Multiplicative irreducibility of small perturbations of the set of shifted $k$-th powers
Chi Hoi Yip
TL;DR
For $k\ge3$ and nonzero $n$, the paper proves that perturbing $o(X^{1/k})$ elements of the set $\{x^k+n:x\in\mathbb N\}$ up to $X$ preserves multiplicative irreducibility, extending previous results for $M_k'$. The proof hinges on a local-bipartite-Diophantine-tuple framework and extremal graph theory (Kővári–Sós–Turán) to rule out multiplicative decompositions by showing any such decomposition would force forbidden local structures. Key ingredients include a gap principle for simultaneous $k$-th power representations and sharp bounds on the number of large elements in one side of a BD$_k(n)$ tuple.
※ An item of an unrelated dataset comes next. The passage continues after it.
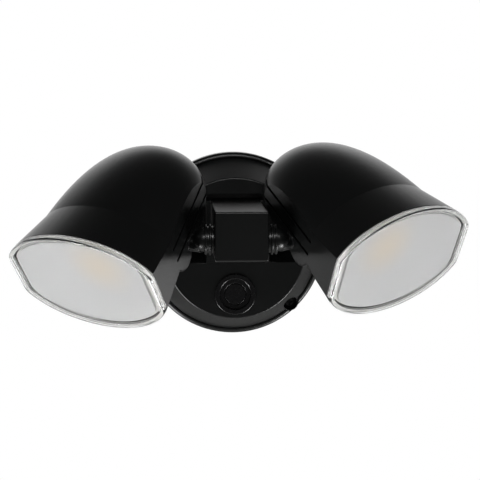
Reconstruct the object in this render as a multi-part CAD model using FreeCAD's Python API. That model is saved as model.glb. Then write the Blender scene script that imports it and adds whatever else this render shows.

The result advances understanding of how small perturbations interact with multiplicative structure and highlights connections between Diophantine tuples, extremal graph theory, and additive-multiplicative decompositions.
Abstract
Motivated by a conjecture of Erdős on the additive irreducibility of small perturbations of the set of squares, recently Hajdu and Sárközy studied a multiplicative analogue of the conjecture for shifted $k$-th powers. They conjectured that for each $k\geq 2$, if one changes $o(X^{1/k})$ elements of $M_k'=\{x^k+1: x \in \mathbb{N}\}$ up to $X$, then the resulting set cannot be written as a product set $AB$ nontrivially. In this paper, we confirm a more general version of their conjecture for $k\geq 3$.